そこで一旦『治癒』を止め、『再生』で血液を増やした。
再び『治癒』で骨折を治すと
患者さんは自然呼吸を始め顔色も赤みがさした。

「もう大丈夫ですか?」

「彼があの時死んでいたら、この先意識が無い寝たきり状態になるかも知れません。
意識が回復するように祈りましょう。」

「よかった、この方なら大丈夫なはずだ。ありがとう」

それだけを言うと、その男もまた気絶してしまった。

レミーは、その男にも『治癒』を施して、二人を一旦『収納』し、空き部屋のベッドへと運んで寝かせた。

一度部屋に戻りシスターメアリーに事情を話すと

「えー 二人も連れ込んだの。
シスターアマンダ明日なんて言うかなぁ~」

「それで、今夜は二人に付き添いたいと思って」

「ちょっと待ってよ、見ず知らずの男二人が寝てる部屋に行くって言うの?
駄目よそんなの。」

「でも彼らがいつ目覚めるかわからないし
面倒みないと」

「もう~仕方ないわね
あたしも行くからね
ちゃんと修道服を着てね」

レミーとシスターメアリーは、二人して、男たちが寝ている部屋に行った。

「で、こっちの腕が無い方が死にそうだったのね」

「そうです」

「門の外で騒いでたのがこっちの人ね」

「はい。」

「二人共Cランクかぁ~まともな治療費は払えそうにないわね。
あんたのことだから、まだ何ももらって無いんでしょうよ」

「ええ、そうです」

「ん~まぁ。
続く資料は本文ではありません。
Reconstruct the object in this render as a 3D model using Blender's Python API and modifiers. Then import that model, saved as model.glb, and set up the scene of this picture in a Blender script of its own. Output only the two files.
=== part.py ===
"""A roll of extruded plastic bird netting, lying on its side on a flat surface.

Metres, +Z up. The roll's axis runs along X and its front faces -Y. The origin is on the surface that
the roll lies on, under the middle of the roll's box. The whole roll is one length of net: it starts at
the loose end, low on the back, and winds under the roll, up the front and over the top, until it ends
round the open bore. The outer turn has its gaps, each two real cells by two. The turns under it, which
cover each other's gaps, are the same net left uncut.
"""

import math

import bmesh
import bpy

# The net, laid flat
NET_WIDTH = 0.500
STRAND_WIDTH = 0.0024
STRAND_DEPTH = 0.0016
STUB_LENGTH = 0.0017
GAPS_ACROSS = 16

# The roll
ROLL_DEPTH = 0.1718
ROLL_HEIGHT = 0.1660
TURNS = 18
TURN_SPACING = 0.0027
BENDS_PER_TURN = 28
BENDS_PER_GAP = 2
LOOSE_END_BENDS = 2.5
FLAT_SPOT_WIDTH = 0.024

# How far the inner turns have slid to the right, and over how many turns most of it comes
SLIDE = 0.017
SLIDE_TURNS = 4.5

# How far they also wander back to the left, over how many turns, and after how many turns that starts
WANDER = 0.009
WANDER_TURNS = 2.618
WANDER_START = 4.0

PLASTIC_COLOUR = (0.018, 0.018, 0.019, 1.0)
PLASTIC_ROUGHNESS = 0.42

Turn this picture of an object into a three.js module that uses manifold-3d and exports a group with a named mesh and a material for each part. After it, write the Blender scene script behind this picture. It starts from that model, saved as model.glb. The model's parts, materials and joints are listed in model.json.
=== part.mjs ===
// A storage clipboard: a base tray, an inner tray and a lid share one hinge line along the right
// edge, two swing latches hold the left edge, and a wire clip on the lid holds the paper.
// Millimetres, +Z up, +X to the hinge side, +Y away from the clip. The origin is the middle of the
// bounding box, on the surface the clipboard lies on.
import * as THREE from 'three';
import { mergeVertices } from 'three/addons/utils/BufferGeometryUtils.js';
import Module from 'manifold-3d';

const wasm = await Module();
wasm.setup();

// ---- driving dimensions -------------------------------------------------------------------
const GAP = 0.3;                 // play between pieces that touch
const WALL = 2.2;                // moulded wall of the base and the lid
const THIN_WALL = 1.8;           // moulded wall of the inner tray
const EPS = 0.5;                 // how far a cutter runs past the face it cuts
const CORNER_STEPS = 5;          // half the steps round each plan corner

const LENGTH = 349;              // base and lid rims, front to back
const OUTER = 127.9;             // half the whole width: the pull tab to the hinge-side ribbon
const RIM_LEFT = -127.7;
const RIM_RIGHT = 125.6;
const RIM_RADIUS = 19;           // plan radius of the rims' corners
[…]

当然かぁ~ 私先に寝るから。
後で交代してあげるからね」
は朝まで起きなかった。そして男たちも。
レミーは、自分に『回復』を掛けて寝不足を解消していた。

「ミス・レミーおはよう。ゴメンね。代わるって言ったのにぐっすり寝ちゃって。」

「気にしなくていいですよ。『聖なる力』を自分に使ったので」

「そんなこともできるのね。いったい、どんだけ先に行ってるのか………
私、シスターアマンダに報告してくるわ。
あと、シスターアマンダが来るまでに『クリーン』かけときなさいよ、この部屋ひどい臭い」

シスターメアリーは部屋を出てから自分に『クリーン』を掛けて行った。

レミーは、カーテンを開けて、窓を開けた。
魔法に頼らなくても朝の新鮮な空気を入れればいいわよね。
二人の男には『クリーン』を掛けた。

そして清潔になった二人の顔を見て見ると
「二人ともイケメンだ!」
思わず口に出して言ってしまった。

『再生』レミーは、失ったはずの男の腕をもと通りに治した。

もう能力を隠し通せないわね。

レミーは、自分の部屋に戻り修道服を脱ぎ、普通の平民が着るような服に着替えた。
そして、脱いだ修道服の上に手紙を置いた。

「シスターにはなりたくないので、旅にでます。これまでお世話になりました。